Diciotto anonimi senatori avrebbero indirizzato una lettera a Berlusconi; ignoti i firmatari, i sospetti son ricaduti sui più naturali indiziati del momento, Beppe Pisanu e Claudio Scajola. Che negano. Di aver aderito alle missiva, come di aver capeggiato la rivolta, concretizzatasi, ieri sera, durante una cena.  Se chiedete in giro, d’altro canto, tutti giurano di non aver preso visione o aver mai ricevuto la lettera. Eppure i contenuti circolano. E le richieste degli “scontenti” agitano il centrodestra. «Sarebbe un errore tuttavia, lanciare immediatamente l’accusa di traditori e voltagabbana; o, al contrario, derubricare la vicenda a piccoli mal di pancia», afferma Marcello Veneziani interpellato da IlSussidiario.net. Dalla lettera, proviene un invito. A Berlusconi, anzitutto. Che suonerebbe, più o meno, così: “caro Silvio, ti rinnoviamo lealtà, stima e fiducia. Ma, se ti fai da parte, è meglio. Il centrodestra, se non si allea con l’Udc, non resiste. Casini ci starebbe anche a fare un accordo. Ma, con te, mai”.
Che dire? «Ognuno cerca un riferimento per sopravvivere al dopo Berlusconi. L’impressione di molti, all’interno del centrodestra, al di là degli annunci di durata fino al 2013, è che stia già pensando a un colpo di teatro improvviso per andare alle urne e proclamare a gennaio la crisi del governo. Si tratta, quindi, da un lato di una valutazione politica, dall’altra di un istinto di sopravvivenza che porta i parlamentari a reagire con modi più o meno scomposti. Resta da capire, dal momento che il divario tra la rappresentazione e la realtà è enorme, se si tratti di una ragionevole posizione politica o del tipico sasso lanciato nello stagno per agitare le acque». Veneziani, sugli “scontenti”, aggiunge: «non credo che abbiano scelto un posizione precostituita; stanno sondando il terreno. Si stanno mettendo in quella posizione borderline che consente, eventualmente, un salto dall’altra parte; ma anche di portare un contributo al dopo Berlusconi, restando nel centrodestra». Nel merito dei contenuti del dissenso, è convinto che «perseguire l’ipotesi di un’alleanza con Casini, nonostante tutte le comprensibili crisi di rigetto, sia oggi l’unica strada praticabile per aprire uno scenario futuro perché, al momento, non c’è altra prospettiva.
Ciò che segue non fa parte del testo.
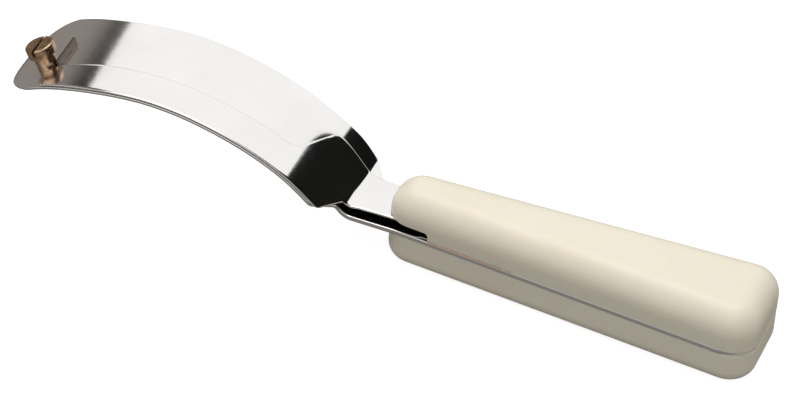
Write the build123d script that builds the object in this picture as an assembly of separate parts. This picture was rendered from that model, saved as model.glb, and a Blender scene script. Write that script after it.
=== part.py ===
from build123d import *

import math
import os

# Arched two-leaf spatula knife with a riveted-on spring leaf, a brass tip screw
# and a two-scale plastic handle.  Millimetres.
#
# Frame: the origin is the centre of the flat underside of the lower handle
# scale, the face the tool rests on.  +X runs along the handle to the butt, the
# blade tip is at -X, +Z is up, and the tool's width is Y.

# ---------------------------------------------------------------- handle
handle_length = 116.0
front_half_width = 8.9  # of the handle, at the end next to the blade
butt_half_width = 16.3
front_corner_radius = 8.2
butt_corner_radius = 8.6
lower_scale_height = 11.2
upper_scale_height = 12.1
lower_edge_radius = 4.6  # rounding of the lower scale's bottom edge
upper_edge_radius = 7.8  # rounding of the upper scale's top edge

# ---------------------------------------------------------------- metal
tang_thickness = 1.6
blade_thickness = 0.9  # over the arch; the neck tapers from the tang to this
tang_butt_inset = 0.35  # the tang stops this far inside the scales at the butt
tang_corner_radius = 9.5
neck_half_width = 9.3
tang_narrowing = 4.0  # behind the handle's front end, where the tang starts to follow it
rear_shoulder_x = -64.6  # where the neck starts to widen, on either edge
front_shoulder_x = -73.0
rear_heel_x = -70.4  # where the blade reaches its full width
front_heel_x = -77.8
shoulder_radius = 2.5
rear_heel_radius = 4.5
front_heel_radius = 3.0
blade_half_width = 17.8

leaf_thickness = 0.7
leaf_gap = 0.25  # between the spring leaf and the blade under it
leaf_neck_height = 2.0  # from the tang up to the underside of the leaf's neck
leaf_neck_half_width = 7.0
leaf_tang_half_width = 6.2
leaf_tang_start = 11.3  # from the handle's front end
leaf_end_room = 1.5  # between the leaf's inner end and the end of its pocket
leaf_rear_edge = -5.7  # y of the edge that runs along the middle of the blade
leaf_end_rear_edge = -7.9  # y of the same edge at the leaf's end, where it narrows
leaf_end_bevel = 1.5
leaf_rise_start = 6.0  # along the arch line: where the leaf's curve joins it
leaf_bend_reach = 1.5  # from the corner of the leaf's neck bend to either end of it

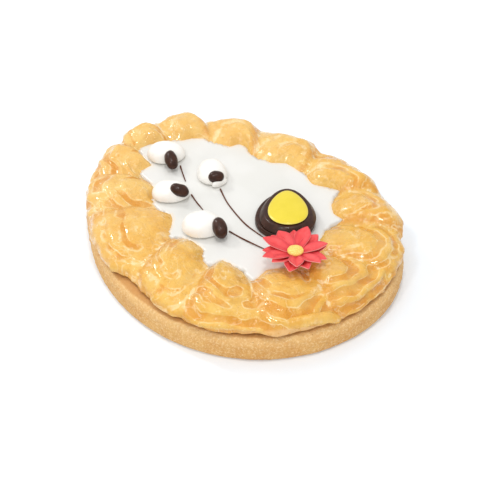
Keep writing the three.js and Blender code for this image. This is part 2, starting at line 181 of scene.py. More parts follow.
# A petal: where it begins, its width there, where it is widest, how pointed it is, how it cups, its
# folded sides, its crease, its drooping tip, its thickness, its sheet's mesh and the petals' heart.
PETAL = {"root": 1.4, "root_width": 0.4, "widest": 0.6, "point": 1.5, "cupping": 1.6, "fold": 1.1,
         "crease": 0.5, "crease_width": 0.22, "crease_ends": 0.7, "tip": 0.3, "tip_from": 0.8,
         "thickness": 0.55, "steps": (18, 10), "heart": (7, 7, 1.6), "heart_lift": 0.4}
# Where a petal is painted darker, as painted shade in its crease, towards its edge and towards its root:
# its crease's width, from where to its edge and from where to its root.
PETAL_SHADE = {"crease": 0.2, "edge": (0.6, 1.0), "root": (0.05, 0.45)}
# No two petals are alike: how much they differ in length, width and cup, and in tilt (degrees).
PETAL_VARIETY = {"size": (0.06, 0.1, 0.12), "tilt": 9}

# Unevenness, as layers of smooth noise: depth, distance between bumps, first seed and octaves.
UNEVEN = {
    "lip": [(1.3, 6, 14, 3)],
    "droop": [(0.6, 7, 15, 3)],
    "ridges_astray": [(0.42, 19, 3, 1), (0.22, 8, 4, 1)],
    "dough_lumps": [(0.5, 11, 5, 2), (0.14, 4.2, 7, 2)],
    "dough_grain": [(0.05, 1.5, 6, 2)],
    "worn_glaze": [(1, 13, 17, 2)],
    "bare_patches": [(1, 17, 16, 1)],
    "rope": [(0.3, 5, 81, 2)],
    "base_dents": [(0.5, 16, 11, 2), (0.3, 3.4, 12, 3), (0.16, 1.3, 13, 1)],
    "icing": [(0.16, 17, 21, 2)],
    "catkin_height": [(0.25, 7, 30, 1)],
    "catkin_outline": [(0.2, 5, 40, 1)],
    "bud": [(0.2, 3.4, 50, 1)],
    "button": [(0.1, 1.6, 71, 1), (0.06, 0.7, 72, 1)],
}

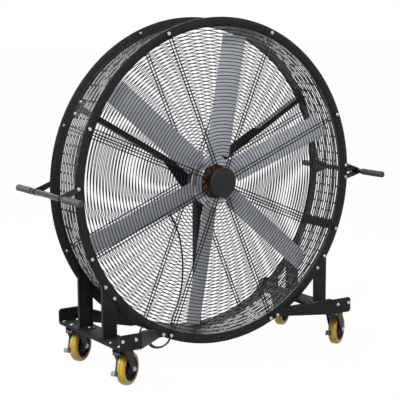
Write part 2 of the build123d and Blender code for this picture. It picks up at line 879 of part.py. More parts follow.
gland_stretch = [gland_mouth, first_bend, loop_start - down * straight_end]
hang_stretch = [
    loop_end - down * straight_end,
    Vector(loop_end.X, loop_end_y, hang_top),
    Vector(loop_end.X - hang_width, loop_end_y, hang_top),
    Vector(loop_end.X - hang_width, loop_end_y, plug_top),
]
with BuildPart() as power_cord:
    add(cord_tube(gland_stretch, Plane(origin=gland_mouth, x_dir=(0, 1, 0), z_dir=gland_out)))
    add(cord_tube(hang_stretch, Plane(origin=hang_stretch[0], x_dir=(1, 0, 0), z_dir=-down)))
save(power_cord.part, "power_cord")

# The motor lead, behind the motor and down inside the wall to the gland.
lead_stretch = [
    Vector(-62, motor_plate_back, 800),
    Vector(-62, 108, 800),
    Vector(-95, 108, 772),
    Vector(-160, 106, 738),
    Vector(-138, 105, 665),
    Vector(-98, 101, 600),
    Vector(-80, 96, 500),
    Vector(-76, 92, 400),
    Vector(-92, 86, 300),
    Vector(-124, 78, 228),
    gland_base - gland_out * 44,
    gland_base - gland_out * sheet,
]
with BuildPart() as motor_lead:
    add(cord_tube(lead_stretch, Plane(origin=lead_stretch[0], x_dir=(1, 0, 0), z_dir=(0, 1, 0))))
save(motor_lead.part, "motor_lead")

with BuildPart() as cord_fittings:
    with BuildSketch(gland_plane):
        RegularPolygon(gland_nut + cord / 2, 6)
    extrude(amount=gland_nut)
    with BuildSketch(gland_plane):
        RegularPolygon(cord, 12)
    extrude(amount=gland_length)
    with BuildSketch(Plane.XY.offset(hang_top - cord)):
        with Locations((clip_x, loop_end_y)):
            Rectangle(clip_size, clip_size)
    extrude(amount=3 * clip_size)
    with BuildSketch(Plane.YZ.offset(clip_x - clip_size)):
        with Locations((loop_end_y, hang_top)):
            Rectangle(clip_channel, clip_channel)
    extrude(amount=2 * clip_size, mode=Mode.SUBTRACT)
    with BuildSketch(fan_plane(half_depth)):
        RegularPolygon(flange_inner, wall_sides, rotation=panel_turn / 2)
    extrude(amount=drum_depth, mode=Mode.SUBTRACT)
save(cord_fittings.part, "cord_fittings")

plug_x = loop_end.X - hang_width
with BuildPart() as plug:
    with BuildSketch(Plane.XY.offset(plug_top)):
        with Locations((plug_x, loop_end_y)):
            RegularPolygon(plug_neck, plug_sides)
    extrude(amount=-plug_relief)
    with BuildSketch(Plane.XY.offset(plug_top - plug_relief)):
        with Locations((plug_x, loop_end_y)):
            RegularPolygon(plug_radius, plug_sides)
    extrude(amount=-plug_body)
    with BuildSketch(Plane.XY.offset(plug_top - plug_relief - plug_body)):
        with Locations((plug_x, loop_end_y + pin_rise)):
            with GridLocations(2 * pin_spread, 1, 2, 1):
                Rectangle(pin_thickness, pin_width)
        with Locations((plug_x, loop_end_y - earth_drop)):
            RegularPolygon(earth_pin, plug_sides)
    extrude(amount=-pin_length)
save(plug.part, "plug")
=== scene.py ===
"""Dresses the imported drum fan: fine guards, perforated wall, casters, bolts, cords and finishes.

Shapes are in millimetres in the frame of the part: the origin is on the floor under the middle of
the drum, +X to the right, +Y to the back and +Z up. A shape is scaled to metres when it becomes a
piece. The mains cord's control points, the lamps and the floor are in metres.
"""

from math import atan2, cos, pi, radians, sin

import bmesh
import bpy
from mathutils import Matrix, Vector


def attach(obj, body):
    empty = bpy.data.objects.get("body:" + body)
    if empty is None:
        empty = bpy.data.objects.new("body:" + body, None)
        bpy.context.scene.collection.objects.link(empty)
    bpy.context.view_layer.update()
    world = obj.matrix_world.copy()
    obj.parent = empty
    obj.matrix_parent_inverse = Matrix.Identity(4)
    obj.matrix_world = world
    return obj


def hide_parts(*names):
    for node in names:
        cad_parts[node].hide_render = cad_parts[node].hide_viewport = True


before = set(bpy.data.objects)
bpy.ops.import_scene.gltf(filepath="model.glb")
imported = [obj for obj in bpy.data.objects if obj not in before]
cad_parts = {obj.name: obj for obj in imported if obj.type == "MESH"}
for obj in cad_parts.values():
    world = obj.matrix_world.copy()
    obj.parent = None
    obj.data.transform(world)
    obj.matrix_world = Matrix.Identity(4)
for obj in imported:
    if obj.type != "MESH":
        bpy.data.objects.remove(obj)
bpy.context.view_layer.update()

MM = 0.001

# ---------------------------------------------------------------- dimensions
# drum
axis_height = 840
drum_radius = 750
half_depth = 122
flange_plate = 4
flange_leg = 18
wall_outer = 711.9
wall_sheet = 2
bolt_circle = 733
spoke_wire = 2.8
spoke_angles = [22.5 + 45 * k for k in range(8)]
arm_angles = (30, 150, 270)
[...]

Credo sia inevitabile tentare di negoziare con chi rappresenta, con tutte le sue contraddizioni, un interlocutore meno inaffidabile degli altri».



Il centrodestra non è il solo a trovarsi in una condizione problematica. «Lo sfascio totale riguarda il quadro politico nel suo complesso. Non vedo un solo soggetto in crisi che non richiami la crisi strutturale ed endemica di tutto il sistema. Colpisce destra a sinistra, seppur con genesi diverse, in egual misura». Cosa ne sarà, dunque, del Pdl? «L’ipotesi più probabile – spiega – è che dopo l’uscita di Berlusconi si scomponga e si ricomponga il quadro politico. In questo scenario mi sembra difficile immaginare un Pdl che resti con le attuali forze in campo. L’opzione più ragionevole è che si regredisca da quel bipartitismo artificioso, di fatto fallito; e che si torni a quel bipolarismo costituito da alleanze in cui sussistono più forze; con tutti i rischi dell’eterogeneità che, tuttavia, sono presenti anche nei partiti monolitici». Il partito fondato da Berlusconi, a quel punto, potrebbe frantumarsi: «può darsi che la separazione venga governata. E che ci si accorga che, mancando Berlusconi, che nel bene e nel male ha svolto la funzione di elemento unificante, ci si debba dividere; magari, in una componente di destra, una liberale e una cattolica.